Présentation
On désigne par le mot « Lumières » un mouvement culturel européen du xviiie siècle1, caractérisé par la valorisation de l’esprit critique et la lutte contre les préjugés, et dont les représentants les plus significatifs en France sont certainement Montesquieu, Voltaire, Rousseau et Diderot. Appliquée à ce mouvement, l’image de la « lumière » renvoie à son combat contre l’obscurantisme, auquel sont opposées les exigences du rationalisme, la recherche de la liberté et celle du bonheur.
Entretien d’un père avec ses enfants traduit la vigueur du questionnement auquel les écrivains et philosophes des Lumières soumettent les principes moraux, politiques et religieux les plus communément admis. Partiellement publiée en mars 1771 dans la Correspondance littéraire, périodique de Grimm dont la diffusion est confidentielle, l’œuvre paraît en volume en 1773, dans Contes moraux et nouvelles idylles de D… et Salomon Gessner, avec des textes du poète, peintre et graveur Salomon Gessner et un conte que Diderot vient d’achever (Les Deux Amis de Bourbonne). Elle est constituée d’une série de récits, qui peuvent apparaître comme autant de contes très brefs, enchâssés dans une structure de dialogue. Dans une forme littéraire libre et originale, oscillant entre le genre du conte et celui du dialogue moral et philosophique, elle s’intéresse aux rapports qu’entretiennent morale et exigences sociales. Les débats contradictoires mis en scène par ses nombreux protagonistes sont sous-tendus par une même question : la loi doit-elle être respectée, même lorsqu’elle est injuste ou lorsqu’elle favorise l’injustice ?
L’esprit des Lumières
Le rationalisme et l’esprit d’examen
Pour bien comprendre les enjeux du texte, replaçons-le dans son contexte de création, celui des Lumières.

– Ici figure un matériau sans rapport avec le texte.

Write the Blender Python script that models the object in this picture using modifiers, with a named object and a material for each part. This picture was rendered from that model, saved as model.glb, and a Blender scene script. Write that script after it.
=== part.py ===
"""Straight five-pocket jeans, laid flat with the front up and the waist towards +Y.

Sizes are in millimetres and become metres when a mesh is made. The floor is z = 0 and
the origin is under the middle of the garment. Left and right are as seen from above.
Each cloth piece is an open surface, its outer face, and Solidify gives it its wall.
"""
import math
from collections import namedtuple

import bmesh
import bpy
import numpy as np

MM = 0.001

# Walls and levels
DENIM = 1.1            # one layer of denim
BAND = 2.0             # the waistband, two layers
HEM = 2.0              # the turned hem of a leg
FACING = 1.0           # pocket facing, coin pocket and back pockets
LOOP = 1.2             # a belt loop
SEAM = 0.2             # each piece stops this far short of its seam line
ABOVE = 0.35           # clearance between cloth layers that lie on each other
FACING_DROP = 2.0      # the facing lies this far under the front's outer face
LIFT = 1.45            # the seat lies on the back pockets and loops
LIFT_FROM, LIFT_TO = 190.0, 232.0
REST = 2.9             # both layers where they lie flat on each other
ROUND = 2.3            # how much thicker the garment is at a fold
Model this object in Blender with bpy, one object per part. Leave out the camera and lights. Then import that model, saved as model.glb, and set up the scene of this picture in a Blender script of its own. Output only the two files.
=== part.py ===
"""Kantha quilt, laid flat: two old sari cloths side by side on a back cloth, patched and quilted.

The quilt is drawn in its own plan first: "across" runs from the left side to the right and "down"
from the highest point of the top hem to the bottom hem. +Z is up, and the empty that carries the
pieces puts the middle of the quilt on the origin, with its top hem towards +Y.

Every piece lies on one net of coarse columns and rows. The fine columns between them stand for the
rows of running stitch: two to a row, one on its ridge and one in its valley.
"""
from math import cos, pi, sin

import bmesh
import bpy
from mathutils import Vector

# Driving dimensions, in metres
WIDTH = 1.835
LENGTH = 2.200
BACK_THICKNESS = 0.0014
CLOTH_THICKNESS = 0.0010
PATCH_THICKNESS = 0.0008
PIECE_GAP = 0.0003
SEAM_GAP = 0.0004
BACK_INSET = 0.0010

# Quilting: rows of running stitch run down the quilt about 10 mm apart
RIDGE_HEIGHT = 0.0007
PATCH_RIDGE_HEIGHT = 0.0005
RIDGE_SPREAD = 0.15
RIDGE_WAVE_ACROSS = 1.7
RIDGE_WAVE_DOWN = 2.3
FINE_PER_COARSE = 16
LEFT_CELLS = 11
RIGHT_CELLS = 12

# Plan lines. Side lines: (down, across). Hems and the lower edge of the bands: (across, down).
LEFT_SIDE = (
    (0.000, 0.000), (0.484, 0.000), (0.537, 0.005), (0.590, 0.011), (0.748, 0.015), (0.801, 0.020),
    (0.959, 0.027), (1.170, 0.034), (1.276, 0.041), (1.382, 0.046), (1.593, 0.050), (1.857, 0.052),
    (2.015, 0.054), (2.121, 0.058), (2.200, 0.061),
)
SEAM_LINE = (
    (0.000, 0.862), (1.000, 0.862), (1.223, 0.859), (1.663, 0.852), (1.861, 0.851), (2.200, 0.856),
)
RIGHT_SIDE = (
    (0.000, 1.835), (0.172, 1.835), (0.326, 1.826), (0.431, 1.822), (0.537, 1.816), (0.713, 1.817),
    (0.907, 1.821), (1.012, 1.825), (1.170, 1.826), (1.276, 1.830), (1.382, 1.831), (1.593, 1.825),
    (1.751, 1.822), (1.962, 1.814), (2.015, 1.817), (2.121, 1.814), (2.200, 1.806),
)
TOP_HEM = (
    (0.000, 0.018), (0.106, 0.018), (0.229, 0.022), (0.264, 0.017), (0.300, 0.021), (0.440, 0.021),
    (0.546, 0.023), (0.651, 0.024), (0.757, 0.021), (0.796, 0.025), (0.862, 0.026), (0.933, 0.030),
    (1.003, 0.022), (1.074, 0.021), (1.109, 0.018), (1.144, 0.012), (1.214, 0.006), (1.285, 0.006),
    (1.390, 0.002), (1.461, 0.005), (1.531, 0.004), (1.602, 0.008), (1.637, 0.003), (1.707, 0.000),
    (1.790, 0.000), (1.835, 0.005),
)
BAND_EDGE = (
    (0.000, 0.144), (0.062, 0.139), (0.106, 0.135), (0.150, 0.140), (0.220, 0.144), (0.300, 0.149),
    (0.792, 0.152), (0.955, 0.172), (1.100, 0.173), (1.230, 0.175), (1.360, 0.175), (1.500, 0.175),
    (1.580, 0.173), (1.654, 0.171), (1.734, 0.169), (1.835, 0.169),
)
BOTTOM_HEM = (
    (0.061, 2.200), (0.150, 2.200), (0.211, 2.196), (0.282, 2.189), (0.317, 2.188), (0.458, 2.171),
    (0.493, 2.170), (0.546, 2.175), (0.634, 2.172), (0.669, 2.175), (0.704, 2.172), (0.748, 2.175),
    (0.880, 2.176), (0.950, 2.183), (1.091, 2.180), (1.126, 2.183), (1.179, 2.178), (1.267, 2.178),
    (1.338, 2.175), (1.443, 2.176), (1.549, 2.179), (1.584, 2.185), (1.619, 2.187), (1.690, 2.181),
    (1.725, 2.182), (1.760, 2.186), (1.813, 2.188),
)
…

Les philosophes des Lumières croient en l’importance de la raison et de l’expérimentation scientifique, face aux vérités révélées et aux explications du monde que la religion s’efforce d’imposer. Ils considèrent que les progrès de la connaissance sont susceptibles de faire accéder les hommes au bonheur terrestre. Les nombreuses avancées techniques et scientifiques de l’époque donnent une réalité à cette pensée. Au xviiie siècle, la physique, la biologie, la botanique et la médecine font l’objet de découvertes importantes, qui circulent dans les sociétés savantes, de plus en plus nombreuses. Par exemple, c’est en 1749 que Buffon publie son Histoire naturelle, et en 1789 que Lavoisier fait paraître son Traité de chimie. Au regard de ces ouvrages, les textes sacrés ne sont plus la seule référence pour rendre compte du fonctionnement du monde. L’Encyclopédie ou Dictionnaire raisonné des sciences, des arts et métiers, publiée sous la direction de Diderot et de d’Alembert entre 1751 et 1772, se propose de réunir tous les savoirs et de se faire l’expression de la pensée humaine enfin « éclairée ».